The Lord Chancellor has demanded to see Argus stories on the spiralling level of unpaid court fines in East Sussex.

The Argus exclusively revealed how East Sussex magistrates' courts are owed more than £4 million in fines. At a meeting with MP Ivor Caplin, Lord Irvine, the head of the legal system, said he was concerned about the high level of outstanding fines.

The committee has also written off slightly less than £900,000 in unpaid debts in the last quarter, a 70 per cent rise on the previous quarter. The uncollected money includes fines, fees, costs and compensation payments relating to criminal proceedings in magistrates' courts and fines from crown court cases in Brighton, Lewes, Eastbourne and Hastings.

Mr Caplin, Labour MP for Hove, met the Lord Chancellor and said he raised both "concern and considerable interest" in the matter. Mr Caplin added: "I was very pleased that he decided to take an interest.
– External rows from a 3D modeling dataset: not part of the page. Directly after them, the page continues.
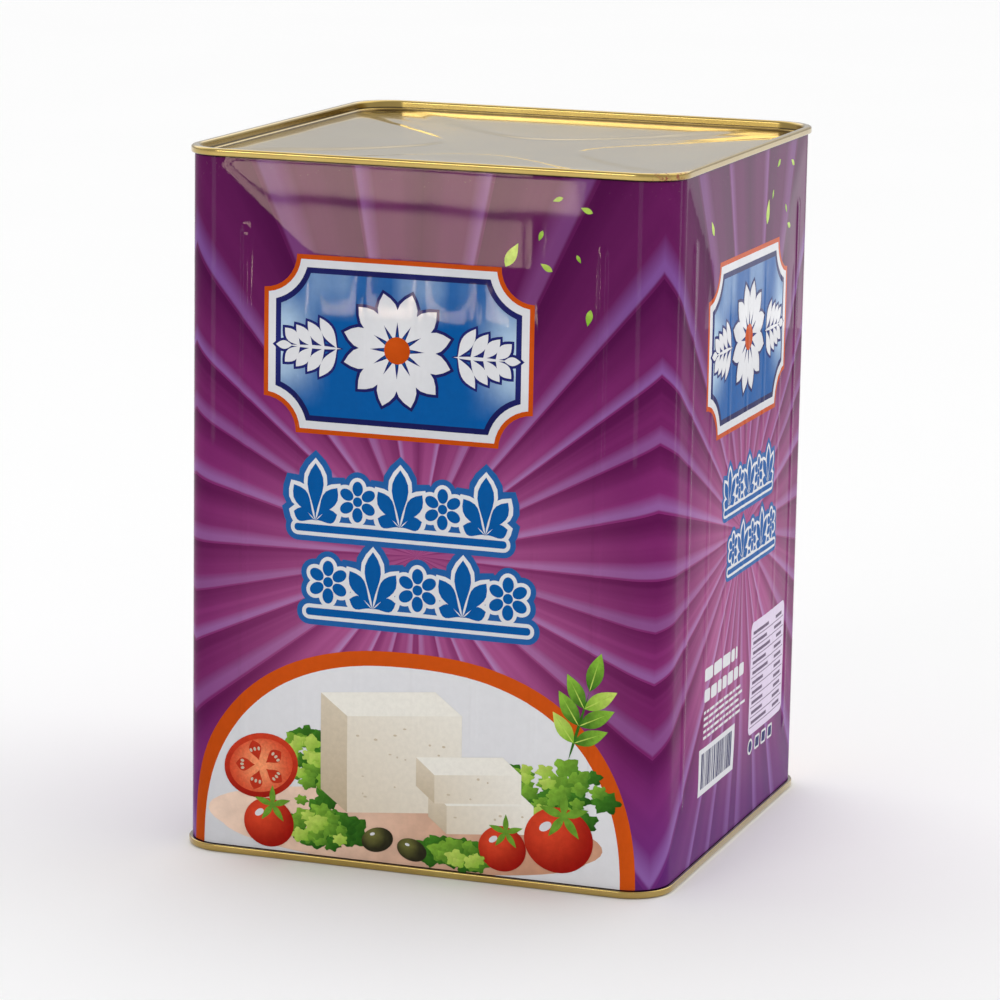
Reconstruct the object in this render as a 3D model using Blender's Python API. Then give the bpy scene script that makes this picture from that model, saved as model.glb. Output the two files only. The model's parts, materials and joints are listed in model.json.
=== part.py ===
"""Square lithographed tin for cheese in brine, shut: a pressed body and two double-seamed ends.

Metres, +Z up. The origin is the middle of the square that the tin stands on.
The front is the -Y face.
"""

import math

import bmesh
import bpy
from mathutils import Matrix, Vector

MM = 0.001

# The tin as a whole
TIN_HEIGHT = 330.0 * MM
SEAM_HALF_WIDTH = 119.0 * MM
SEAM_CORNER_RADIUS = 20.6 * MM
SEAM_HEIGHT = 3.5 * MM

# The body sheet, whose bent corners are concentric with the seams'
WALL_INSET = 1.7 * MM
BODY_HALF_WIDTH = SEAM_HALF_WIDTH - WALL_INSET
BODY_CORNER_RADIUS = SEAM_CORNER_RADIUS - WALL_INSET
WALL_FLAT_HALF = BODY_HALF_WIDTH - BODY_CORNER_RADIUS
LIP_THICKNESS = 0.6 * MM
FIT_GAP = 0.3 * MM

# The pressed panel of each wall: a low frustum, with upright beads from side to side
PANEL_RISE = 1.7 * MM
PANEL_RAMP = 41.0 * MM
BEAD_PITCH = 28.4 * MM
BEADS_PER_SIDE = 3
BEAD_HALF_WIDTH = 2.5 * MM
OUTER_BEAD_RISE = 0.45 * MM
INNER_BEAD_RISE = 0.25 * MM
FLUTE_RISE = 0.3 * MM
BEAD_END_INSET = 32.0 * MM
BEAD_TAPER = 8.0 * MM

# The ends: a seam, a chuck wall, and a sunk panel with four lobes that stand above a cross
CHUCK_WALL_THICKNESS = 0.7 * MM
CROWN_ROUND = 1.2 * MM
HOOK_ROUND = 0.6 * MM
COUNTERSINK_DEPTH = 4.3 * MM
DISH_DEPTH = 1.4 * MM
DISH_REACH = 60.0 * MM
CROSS_DEPTH = 0.9 * MM
LOBE_APEX = 36.0 * MM
LOBE_SPREAD = 30.0 * MM
LOBE_EDGE_WIDTH = 9.0 * MM
SHEET_ALLOWANCE = 1.2 * MM

CORNER_STEPS = 5
END_STRAIGHT_STEPS = 11
PANEL_RINGS = 10


def clear_scene():
    """Remove every object that the file holds."""
    for item in list(bpy.data.objects):
        bpy.data.objects.remove(item, do_unlink=True)


def finish(name, colour, metallic, roughness):
    """Return a Principled material in one colour."""
    material = bpy.data.materials.new(name)
    material.use_nodes = True
    shader = material.node_tree.nodes["Principled BSDF"]
    shader.inputs["Base Color"].default_value = (*colour, 1.0)
    shader.inputs["Metallic"].default_value = metallic
    shader.inputs["Roughness"].default_value = roughness
    return material


def smooth_ramp(value):
    """Ease a value from 0 to 1, and hold it outside that range."""
    value = min(1.0, max(0.0, value))
    return value * value * (3.0 - 2.0 * value)


def wall_stations():
    """Return the places across one wall where its section turns, as distances from its middle."""
    half = [BEAD_HALF_WIDTH]
    for index in range(1, BEADS_PER_SIDE + 1):
        crest = index * BEAD_PITCH
        half += [crest - BEAD_PITCH / 2, crest - BEAD_HALF_WIDTH, crest, crest + BEAD_HALF_WIDTH]
    half.append(WALL_FLAT_HALF)
    return [-u for u in reversed(half)] + [0.0] + half


def even_stations():
    """Return evenly spaced places across one side of an end, as shares of its flat half width."""
    last = END_STRAIGHT_STEPS
    return [2.0 * step / last - 1.0 for step in range(last + 1)]


def rounded_square(half, corner, stations, relief=None):
    """Return a square outline with round corners, from above and anticlockwise.

    The stations are distances from the middle of a side. The relief gives how far the
    outline stands out of the side at a station.
    """
    points = []
    arc_centre = half - corner
    for side in range(4):
        turn = Matrix.Rotation(math.radians(90 * side), 2)
        for station in stations:
            rise = relief(station) if relief else 0.0
            points.append(turn @ Vector((station, -half - rise)))
        for step in range(1, CORNER_STEPS):
            angle = math.radians(90.0) * step / CORNER_STEPS
            offset = corner * Vector((math.sin(angle), -math.cos(angle)))
            points.append(turn @ (Vector((arc_centre, -arc_centre)) + offset))
    return points


def closed_loop(mesh, points, height):
    """Add a closed loop of edges through the points at one height."""
    corners = [mesh.verts.new((*point, height)) for point in points]
    following = corners[1:] + corners[:1]
    return [mesh.edges.new(pair) for pair in zip(corners, following)]


def loop_corners(edges):
    """Return the loop's vertices in the order in which its edges were made."""
    ordered = []
    for edge, following in zip(edges, edges[1:] + edges[:1]):
        shared = set(edge.verts) & set(following.verts)
        ordered.append(shared.pop())
    return ordered[-1:] + ordered[:-1]


def extrude_loop(mesh, edges, points, heights):
    """Extrude a loop of edges, and set the new loop on the points at the heights."""
    corners = loop_corners(edges)
    made = bmesh.ops.extrude_edge_only(mesh, edges=edges)["geom"]
    fresh = {item for item in made if isinstance(item, bmesh.types.BMVert)}
    moved = []
    for corner in corners:
        partner = next(e.other_vert(corner) for e in corner.link_edges if e.other_vert(corner) in fresh)
        moved.append(partner)
    for vertex, point, height in zip(moved, points, heights):
        vertex.co = (*point, height)
    pairs = zip(moved, moved[1:] + moved[:1])
    return [mesh.edges.get(pair) for pair in pairs]


def close_loop(mesh, edges):
    """Fill a flat loop of edges with one face."""
    bmesh.ops.edgeloop_fill(mesh, edges=edges)


def close_to_centre(mesh, edges, height):
    """Fill a loop of edges with a fan whose middle is at the height."""
    made = bmesh.ops.extrude_edge_only(mesh, edges=edges)["geom"]
    fresh = [item for item in made if isinstance(item, bmesh.types.BMVert)]
    bmesh.ops.pointmerge(mesh, verts=fresh, merge_co=(0.0, 0.0, height))


def solid(name, mesh, material):
    """Turn a closed bmesh into an object whose faces point out."""
    bmesh.ops.recalc_face_normals(mesh, faces=mesh.faces)
    data = bpy.data.meshes.new(name)
    mesh.to_mesh(data)
    mesh.free()
    data.materials.append(material)
    data.shade_smooth()
    data.set_sharp_from_angle(angle=math.radians(25.0))
    item = bpy.data.objects.new(name, data)
    bpy.context.collection.objects.link(item)
    return item


def panel_rise(u, z, low, high):
    """Return how far the pressed panel of a wall stands out at a place."""
    margin = min(WALL_FLAT_HALF - abs(u), z - low, high - z)
    return PANEL_RISE * min(1.0, max(0.0, margin / PANEL_RAMP))


def bead_rise(u, z):
    """Return the rise of the beads and of the flutes between them at a place on a wall."""
    inset = min(z, TIN_HEIGHT - z) - BEAD_END_INSET
    along = smooth_ramp(inset / BEAD_TAPER)
    outer = BEADS_PER_SIDE * BEAD_PITCH
    nearest = min(BEADS_PER_SIDE, round(abs(u) / BEAD_PITCH))
    offset = abs(abs(u) - nearest * BEAD_PITCH)
    crest = OUTER_BEAD_RISE if nearest == BEADS_PER_SIDE else INNER_BEAD_RISE
    rise = crest * max(0.0, 1.0 - offset / BEAD_HALF_WIDTH)
    if abs(u) < outer:
        across = min(1.0, 2.0 * offset / BEAD_PITCH)
        rise += FLUTE_RISE * across * (2.0 - across)
    return rise * along


def wall_heights(low, high):
    """Return the heights at which a wall's profile turns."""
    taper_start = BEAD_END_INSET
    taper_end = BEAD_END_INSET + BEAD_TAPER
    lower = [low, low + PANEL_RAMP * 0.3, taper_start, taper_end, low + PANEL_RAMP]
    upper = [high - PANEL_RAMP, TIN_HEIGHT - taper_end, TIN_HEIGHT - taper_start]
    upper += [high - PANEL_RAMP * 0.3, high]
    return lower + upper


def build_body():
    """Build the body: the printed wall, with a shallow pocket for each end, and the filling."""
    stations = wall_stations()
    low = SEAM_HEIGHT + FIT_GAP
    high = TIN_HEIGHT - SEAM_HEIGHT - FIT_GAP
    pocket = COUNTERSINK_DEPTH + DISH_DEPTH + CROSS_DEPTH + SHEET_ALLOWANCE + FIT_GAP
    lip_half = BODY_HALF_WIDTH - LIP_THICKNESS
    lip_corner = BODY_CORNER_RADIUS - LIP_THICKNESS
    lip = rounded_square(lip_half, lip_corner, stations)

    mesh = bmesh.new()
    edges = closed_loop(mesh, lip, pocket)
    close_loop(mesh, edges)
    edges = extrude_loop(mesh, edges, lip, [low] * len(lip))
    for z in wall_heights(low, high):
        def relief(u, z=z):
            return panel_rise(u, z, low, high) + bead_rise(u, z)
        wall = rounded_square(BODY_HALF_WIDTH, BODY_CORNER_RADIUS, stations, relief)
        edges = extrude_loop(mesh, edges, wall, [z] * len(wall))
    edges = extrude_loop(mesh, edges, lip, [high] * len(lip))
    edges = extrude_loop(mesh, edges, lip, [TIN_HEIGHT - pocket] * len(lip))
    close_loop(mesh, edges)
    return solid("tin_body", mesh, finish("printed_tinplate", (0.13, 0.03, 0.13), 0.0, 0.18))


def lobe_margin(along, across):
    """Return the distance inside the two lobes on one axis, or outside them as a negative."""
    level = (along / LOBE_APEX) ** 2 - (across / LOBE_SPREAD) ** 2 - 1.0
    slope = 2.0 * math.hypot(along / LOBE_APEX**2, across / LOBE_SPREAD**2)
    return level / max(slope, 1.0 / LOBE_APEX)


def panel_drop(x, y):
    """Return how far an end's panel lies below the top of the seam."""
    wall_half = BODY_HALF_WIDTH - LIP_THICKNESS - FIT_GAP - CHUCK_WALL_THICKNESS
    from_wall = wall_half - max(abs(x), abs(y))
    dish = DISH_DEPTH * smooth_ramp(from_wall / DISH_REACH)
    inside_lobe = max(lobe_margin(x, y), lobe_margin(y, x))
    lobe = smooth_ramp(0.5 + inside_lobe / LOBE_EDGE_WIDTH)
    edge = smooth_ramp(from_wall / LOBE_EDGE_WIDTH)
    return COUNTERSINK_DEPTH + dish + CROSS_DEPTH * edge * (1.0 - lobe)


def seam_profile():
    """Return the section of an end from the foot of its outside to the foot of its chuck wall.

    Each entry is a half width and a drop below the top of the seam.
    """
    outer = SEAM_HALF_WIDTH
    wall_outer = BODY_HALF_WIDTH - LIP_THICKNESS - FIT_GAP
    wall_inner = wall_outer - CHUCK_WALL_THICKNESS
    return [
        (wall_outer, COUNTERSINK_DEPTH + DISH_DEPTH + CROSS_DEPTH + SHEET_ALLOWANCE),
        (wall_outer, SEAM_HEIGHT),
        (outer - HOOK_ROUND, SEAM_HEIGHT),
        (outer, SEAM_HEIGHT - HOOK_ROUND),
        (outer, CROWN_ROUND),
        (outer - 0.3 * CROWN_ROUND, 0.3 * CROWN_ROUND),
        (outer - CROWN_ROUND, 0.0),
        (wall_inner + CROWN_ROUND, 0.0),
        (wall_inner + 0.3 * CROWN_ROUND, 0.3 * CROWN_ROUND),
        (wall_inner, CROWN_ROUND),
        (wall_inner, COUNTERSINK_DEPTH - HOOK_ROUND),
        (wall_inner - HOOK_ROUND, COUNTERSINK_DEPTH),
    ]


def end_outline(half):
    """Return an end's outline at a half width, with corners that shrink towards the middle."""
    corner = SEAM_CORNER_RADIUS - (SEAM_HALF_WIDTH - half)
    least = half * SEAM_CORNER_RADIUS / SEAM_HALF_WIDTH
    corner = max(corner, least)
    flat = half - corner
    stations = [share * flat for share in even_stations()]
    return rounded_square(half, corner, stations)


def build_end(name, at_top):
    """Build one end: seam, chuck wall and embossed panel. The lower one is the upper one's mirror."""
    mesh = bmesh.new()
    profile = seam_profile()
    first_half, first_drop = profile[0]
    outline = end_outline(first_half)
    edges = closed_loop(mesh, outline, TIN_HEIGHT - first_drop)
    close_loop(mesh, edges)
    for half, drop in profile[1:]:
        outline = end_outline(half)
        edges = extrude_loop(mesh, edges, outline, [TIN_HEIGHT - drop] * len(outline))
    panel_half = profile[-1][0]
    for ring in range(1, PANEL_RINGS):
        outline = end_outline(panel_half * (1.0 - ring / PANEL_RINGS))
        heights = [TIN_HEIGHT - panel_drop(*point) for point in outline]
        edges = extrude_loop(mesh, edges, outline, heights)
    close_to_centre(mesh, edges, TIN_HEIGHT - panel_drop(0.0, 0.0))
    if not at_top:
        flip = Matrix.Translation((0.0, 0.0, TIN_HEIGHT)) @ Matrix.Scale(-1.0, 4, (0.0, 0.0, 1.0))
        bmesh.ops.transform(mesh, matrix=flip, verts=mesh.verts)
    return solid(name, mesh, finish(name + "_gold_lacquer", (0.78, 0.60, 0.26), 1.0, 0.22))


def main():
    """Build the tin."""
    clear_scene()
    build_body()
    build_end("top_end", at_top=True)
    build_end("bottom_end", at_top=False)


main()
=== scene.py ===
"""Looks of a shut square cheese tin: printed walls, gold-lacquered seamed ends and their studio.

The print is a set of thin ink plates that follow the pressed walls. Lengths are in metres, +Z is up
and the front looks towards -Y.
"""

import json
import logging
import math
import random
from dataclasses import dataclass, field
from enum import Enum
from typing import Callable, Sequence

import bmesh
import bpy
from mathutils import Matrix, Vector, noise

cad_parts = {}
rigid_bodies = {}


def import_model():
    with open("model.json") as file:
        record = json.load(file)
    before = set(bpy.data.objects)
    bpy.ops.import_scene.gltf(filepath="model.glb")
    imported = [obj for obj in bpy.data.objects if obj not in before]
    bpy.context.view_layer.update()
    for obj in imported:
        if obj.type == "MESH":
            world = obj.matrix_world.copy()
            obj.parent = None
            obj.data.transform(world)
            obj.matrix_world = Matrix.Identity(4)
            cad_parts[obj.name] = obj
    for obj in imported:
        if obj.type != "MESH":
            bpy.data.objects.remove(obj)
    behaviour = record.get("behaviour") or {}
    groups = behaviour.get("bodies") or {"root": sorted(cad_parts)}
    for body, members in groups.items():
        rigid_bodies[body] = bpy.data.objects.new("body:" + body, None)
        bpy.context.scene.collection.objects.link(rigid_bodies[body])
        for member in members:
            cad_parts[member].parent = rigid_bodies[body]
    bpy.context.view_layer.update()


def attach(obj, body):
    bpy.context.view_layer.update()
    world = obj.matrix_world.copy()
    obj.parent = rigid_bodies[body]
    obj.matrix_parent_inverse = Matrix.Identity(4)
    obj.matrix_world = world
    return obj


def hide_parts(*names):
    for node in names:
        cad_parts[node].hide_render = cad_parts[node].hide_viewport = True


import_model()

BODY = "root"
MM = 0.001
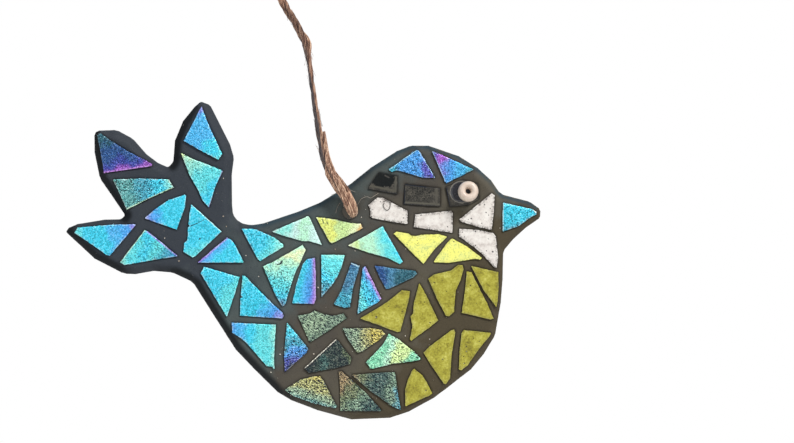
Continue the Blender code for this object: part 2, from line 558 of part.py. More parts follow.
def main():
    clear_scene()
    make_board()
    make_grout()
    make_tiles()
    make_bead()
    jute = finish("jute", *FINISHES["jute"])
    make_twine(jute)
    make_knot(jute)


main()
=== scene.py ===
"""Mosaic bird ornament: its glass, grout, bead and twine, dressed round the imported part."""
import math
import random

import bmesh
import bpy
import numpy as np
from mathutils import Matrix, Vector, noise
from mathutils.geometry import delaunay_2d_cdt
from mathutils.kdtree import KDTree


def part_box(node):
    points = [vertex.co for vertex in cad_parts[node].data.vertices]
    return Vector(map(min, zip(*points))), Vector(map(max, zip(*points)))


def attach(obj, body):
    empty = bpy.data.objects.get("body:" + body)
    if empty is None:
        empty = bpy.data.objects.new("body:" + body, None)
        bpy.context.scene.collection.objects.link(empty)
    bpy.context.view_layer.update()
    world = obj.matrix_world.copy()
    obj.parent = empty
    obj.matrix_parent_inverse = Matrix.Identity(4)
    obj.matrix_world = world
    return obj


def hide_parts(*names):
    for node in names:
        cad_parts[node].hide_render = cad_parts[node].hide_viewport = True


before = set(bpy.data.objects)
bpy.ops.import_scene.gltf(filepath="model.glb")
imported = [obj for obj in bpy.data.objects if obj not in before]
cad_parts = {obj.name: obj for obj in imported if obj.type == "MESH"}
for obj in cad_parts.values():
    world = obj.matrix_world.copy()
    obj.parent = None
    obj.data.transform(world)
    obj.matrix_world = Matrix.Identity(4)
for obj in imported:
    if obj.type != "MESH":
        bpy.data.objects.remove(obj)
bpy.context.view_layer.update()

# Everything below is worked out in millimetres from the centre of the hanging hole, x towards the
# beak, z up and the front at negative y. The part's own origin is where a hook bears in the loop.
METRE = 1000.0
HOOK_AT = Vector((-30.7, 0.0, 88.1))
# Points closer than this in depth lie on one face, and points closer than MERGED are one point
FLAT = 0.002
MERGED = 0.0001

# The photograph: its size in pixels, the hole's place in it and how much of the bird a pixel shows
PHOTO_WIDTH = 794
PHOTO_HEIGHT = 443
HOLE_PIXEL = (350.0, 211.0)
PIXEL = 0.3161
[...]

"I think the Lord Chancellor may well ask the court service directly. I think it's unacceptable. We need people who have committed offences and are fined to pay them. That's the right and proper thing to be done. It clearly has not been happening and we need to make sure it is. If it leads to a tightening in the way fines are collected then that is a job well done by the Argus."

The news comes a day after it was revealed a blitz on unpaid fines across East Sussex was being launched. House-to-house inquiries will take place to force debtors to pay up. The crackdown is said to be part of a tougher approach to unpaid fines.